By: Amecia Matlock
This was born of a dual craving for pasta and a caprese sandwich. Why choose? When you can have both! With an arugula pasta base and a creamy tomato pesto sauce littered with fresh mozzarella cheese, this pasta does not disappoint.
Ingredients
- 3 cups fresh arugula
- ¾ cup flour
- 1 egg
- 2 tbsp olive oil (approx.)
- 1 whole yellow onion
- 7 cloves of garlic
- ¾ cup tomato paste
- 1-2 tbsp. pesto
- 1 cup cherry tomatoes
- 1 cup water
- ½ cup heavy cream
- 2-3 sprigs of basil
- ½ cup fresh mozzarella cheese
- salt to taste

Directions
Arugula Pasta:
- Blend arugula and flour until fully incorporated into a powder like texture
- Transfer to a flat surface and create a well in the middle
- Crack an egg into the middle of the well

- Use a fork to slowly mix your flour mixture into the egg well
- Once fully incorporated, liberally flour your surface and hands.
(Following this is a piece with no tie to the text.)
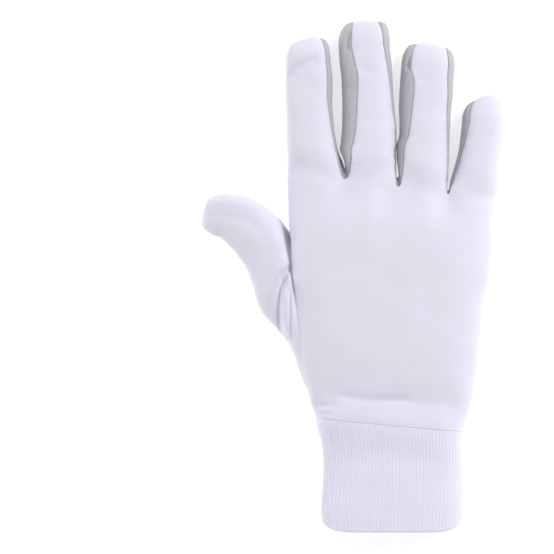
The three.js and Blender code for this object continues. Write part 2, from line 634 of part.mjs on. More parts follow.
function cuffSolid() {
  const points = [];
  const faces = [];
  const outerAngles = evenAngles(2 * RIBS);
  const innerAngles = evenAngles(CUFF_INNER_COLUMNS);
  const addRing = (angles, pointAt) => angles.map((angle, i) => points.push(pointAt(angle, i)) - 1);
  const seamY = (x) => CUFF_SEAM.y - CUFF_SEAM.tilt * (x - CUFF_SEAM.x) - SEAM_GAP / 2;
  const ribDepth = (i) => (i % 2) * RIB_HEIGHT;
  const atSeam = (angle, depth) => {
    const start = cuffPoint(CUFF_SEAM.y, angle, depth);
    const point = cuffPoint(seamY(start.x), angle, depth);
    point.y = seamY(point.x);
    return point;
  };
  // The hem is higher at its two corners
  const withHem = (point, share) => {
    const across = (2 * point.x - CUFF[0].left - CUFF[0].right) / (CUFF[0].right - CUFF[0].left);
    point.y += share * HEM.cornerRise * Math.abs(across) ** HEM.cornerPower;
    return point;
  };
  const outer = [
    addRing(outerAngles, (angle, i) => atSeam(angle, ribDepth(i))),
    ...CUFF_LINES.map((y) => addRing(outerAngles, (angle, i) => {
      const share = y === CUFF_HEM ? 1 : 0;
      return withHem(cuffPoint(y, angle, ribDepth(i)), share);
    })),
    addRing(outerAngles, (angle, i) => {
      const point = cuffPoint(CUFF_BOTTOM, angle, HEM.round / 2 + ribDepth(i));
      point.y = CUFF_BOTTOM + HEM.round / 2;
      return withHem(point, 1);
    }),
  ];
  const inner = [
    addRing(innerAngles, (angle) => {
      const point = cuffPoint(CUFF_BOTTOM, angle, WALL.cuff * HEM.innerShare);
      point.y = CUFF_BOTTOM;
      return withHem(point, 1);
    }),
    addRing(innerAngles, (angle) => withHem(cuffPoint(CUFF_HEM, angle, WALL.cuff), 1)),
    addRing(innerAngles, (angle) => cuffPoint(CUFF_MIDDLE, angle, WALL.cuff)),
    addRing(innerAngles, (angle) => atSeam(angle, WALL.cuff)),
  ];
  const band = (upper, lower) => upper.forEach((a, i) => {
    const j = (i + 1) % upper.length;
    faces.push([a, lower[i], upper[j]], [upper[j], lower[i], lower[j]]);
  });
  // Joins a ring of many points to one of few, with the same share of the many at each of the few
  const fan = (many, few, flip) => few.forEach((hub, i) => {
    const ratio = many.length / few.length;
    const next = few[(i + 1) % few.length];
    const half = ratio / 2;
    for (let k = 0; k < ratio; k += 1) {
      const a = many[(i * ratio + k) % many.length];
      const b = many[(i * ratio + k + 1) % many.length];
      const face = [a, b, k < half ? hub : next];
      faces.push(flip ? face.reverse() : face);
    }
    const face = [many[(i * ratio + half) % many.length], next, hub];
    faces.push(flip ? face.reverse() : face);
  });
  outer.slice(1).forEach((ring, i) => band(ring, outer[i]));
  inner.slice(1).forEach((ring, i) => band(ring, inner[i]));
  fan(outer[outer.length - 1], inner[0], false);
  fan(outer[0], inner[inner.length - 1], true);
  return geometryOf(points, faces);
}

// Each node's cloth: its colour in daylight and its roughness
const CLOTHS = {
  back_panel: { color: 0xe3e1ed, roughness: 0.8 },
  palm_panel: { color: 0xeae8f4, roughness: 0.95 },
  thumb_back: { color: 0xd8d7e2, roughness: 0.82 },
  thumb_front: { color: 0xeae8f4, roughness: 0.95 },
  fourchette: { color: 0xb4b2bb, roughness: 0.78 },
  wrist_cuff: { color: 0xe6e4f1, roughness: 0.92 },
};
const PANEL_WALLS = {
  back_panel: WALL.back,
  palm_panel: WALL.palm,
  thumb_back: WALL.thumb,
  thumb_front: WALL.thumb,
  fourchette: WALL.fourchette,
};

const glove = new THREE.Group();
function addMesh(name, geometry, kind) {
  const mesh = new THREE.Mesh(geometry, new THREE.MeshStandardMaterial({ ...CLOTHS[kind], metalness: 0 }));
  mesh.name = name;
  glove.add(mesh);
}
Object.entries(panels).forEach(([name, faces]) => {
  const kind = name.startsWith('fourchette') ? 'fourchette' : name;
  addMesh(name, clothSolid(faces, PANEL_WALLS[kind]), kind);
});
addMesh('wrist_cuff', cuffSolid(), 'wrist_cuff');

export default glove;
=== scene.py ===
"""A wicketkeeper's inner glove for the right hand, lying palm down.

Shapes are worked out in millimetres, with X across the hand from thumb to little finger, Y from cuff to
fingertips and Z up, and go into their meshes in metres.
"""

import math

import bpy
import numpy as np
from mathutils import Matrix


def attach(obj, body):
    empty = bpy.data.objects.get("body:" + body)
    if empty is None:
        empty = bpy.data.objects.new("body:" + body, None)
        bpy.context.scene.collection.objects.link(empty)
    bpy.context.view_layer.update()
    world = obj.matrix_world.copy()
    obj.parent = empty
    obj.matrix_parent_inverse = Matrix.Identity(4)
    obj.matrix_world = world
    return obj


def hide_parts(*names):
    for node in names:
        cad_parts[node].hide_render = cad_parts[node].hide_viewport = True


bl_info = {
    "name": "Wicketkeeping inner glove",
    "version": (1, 0, 0),
    "blender": (4, 5, 0),
    "location": "3D View > Sidebar > Glove",
    "description": "Makes the cloth, cuff and stitching of a wicketkeeper's inner glove",
    "category": "Object",
}

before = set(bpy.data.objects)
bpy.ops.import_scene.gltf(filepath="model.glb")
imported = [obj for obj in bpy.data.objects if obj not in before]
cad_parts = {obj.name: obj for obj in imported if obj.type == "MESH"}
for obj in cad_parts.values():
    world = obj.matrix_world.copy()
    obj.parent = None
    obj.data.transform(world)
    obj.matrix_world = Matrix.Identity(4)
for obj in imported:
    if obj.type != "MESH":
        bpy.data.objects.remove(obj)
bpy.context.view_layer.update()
MM = 0.001


# Sizes and colours that a user would change

class GloveSizes(bpy.types.PropertyGroup):
    """Thickness of the cloth and size of its seams, ribs and stitches."""
    back_wall: bpy.props.FloatProperty(
        name="Back wall", description="Thickness of the cloth on the back",
        default=0.0012, min=0.0004, max=0.003, unit="LENGTH")
    palm_wall: bpy.props.FloatProperty(
        name="Palm wall", description="Thickness of the padded knit on the palm",
        default=0.0020, min=0.0004, max=0.004, unit="LENGTH")
    palm_fill: bpy.props.FloatProperty(
        name="Palm fill", description="How tightly the palm is padded, from slack to full",
        default=0.2, min=0.0, max=1.0, subtype="FACTOR")
    thumb_wall: bpy.props.FloatProperty(
        name="Thumb wall", description="Thickness of the cloth of the thumb",
        default=0.0015, min=0.0004, max=0.003, unit="LENGTH")
    strip_wall: bpy.props.FloatProperty(
        name="Strip wall", description="Thickness of the gray strips between the fingers",
        default=0.0010, min=0.0004, max=0.003, unit="LENGTH")
    cuff_wall: bpy.props.FloatProperty(
        name="Cuff wall", description="Thickness of the ribbed cuff",
        default=0.0026, min=0.001, max=0.005, unit="LENGTH")
    seam_depth: bpy.props.FloatProperty(
        name="Seam depth", description="How far the cloth dips at a seam",
        default=0.00038, min=0.0, max=0.002, unit="LENGTH")
    pucker: bpy.props.FloatProperty(
        name="Pucker", description="Height of the small gathers beside a seam",
        default=0.00022, min=0.0, max=0.001, unit="LENGTH")
    rib_height: bpy.props.FloatProperty(
        name="Rib height", description="Height of the cuff's ribs",
        default=0.00036, min=0.0, max=0.001, unit="LENGTH")
    stitch_length: bpy.props.FloatProperty(
        name="Stitch length", description="Length of a visible stitch along its seam",
        default=0.0009, min=0.0005, max=0.004, unit="LENGTH")
    thread: bpy.props.FloatProperty(
        name="Thread", description="Thickness of the sewing thread",
        default=0.00030, min=0.0001, max=0.001, unit="LENGTH")


class GloveColours(bpy.types.PropertyGroup):
    """Colours of the cloths, the thread and the floor."""
    back: bpy.props.FloatVectorProperty(
        name="Back", description="Smooth cloth on the back of the hand",
        subtype="COLOR", size=3, min=0, max=1, default=(0.745, 0.733, 0.825))
    palm: bpy.props.FloatVectorProperty(
        name="Palm", description="Padded cotton knit of the palm",
        subtype="COLOR", size=3, min=0, max=1, default=(0.80, 0.79, 0.87))
    strip: bpy.props.FloatVectorProperty(
        name="Strips", description="Gray cloth between the fingers",
        subtype="COLOR", size=3, min=0, max=1, default=(0.50, 0.49, 0.525))
    cuff: bpy.props.FloatVectorProperty(
        name="Cuff", description="Rib knit of the cuff",
        subtype="COLOR", size=3, min=0, max=1, default=(0.795, 0.785, 0.90))
    thread: bpy.props.FloatVectorProperty(
        name="Thread", description="Sewing thread",
        subtype="COLOR", size=3, min=0, max=1, default=(0.74, 0.73, 0.79))
    floor: bpy.props.FloatVectorProperty(
        name="Floor", description="Plain floor under the glove",
        subtype="COLOR", size=3, min=0, max=1, default=(0.94, 0.94, 0.95))


# Shape of the glove: how square the sections are, the height of their widest level as a share of the whole,
# and how far they would reach below the ground if it didn't press them flat
BACK_ROUNDNESS = 2.5
PALM_ROUNDNESS = 3.3
FINGER_BACK_ROUNDNESS = 2.3
FINGER_PALM_ROUNDNESS = 3.0
WIDEST_SHARE = 0.43
PRESSED_DEPTH = 1.0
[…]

Knead the pasta dough for 5-10 minutes.
- Cover the dough and let rest for 30 minutes
- You can shape the pasta by hand or using a pasta maker into your desired shape. I created small medallions.

- Drop into boiling salt water and boil for about 3 minutes or until al dente.
- Drain and pasta is done!
Creamy Tomato Pesto Sauce:
- Heat olive oil in medium saucepan and mince garlic and onion
- Sauté garlic and onion for a few minutes and then add tomato paste and pesto.
- Stir until fully incorporated and brought up to heat.
- Add tomatoes, water, and salt to taste
- Cover and simmer until tomatoes have popped and cooked down.
- Add in basil and stir until cooked down and incorporated.
- Turn down heat and add heavy cream. Stir in until ingredients are fully combined.
- Sprinkle diced or pearled fresh mozzarella atop the sauce mixture and cover.

- Once the cheese begins to melt your sauce is done!
- Combine your pasta and sauce or simply layer the sauce on top of your pasta and enjoy!

Pairs well with garlic ciabatta bread.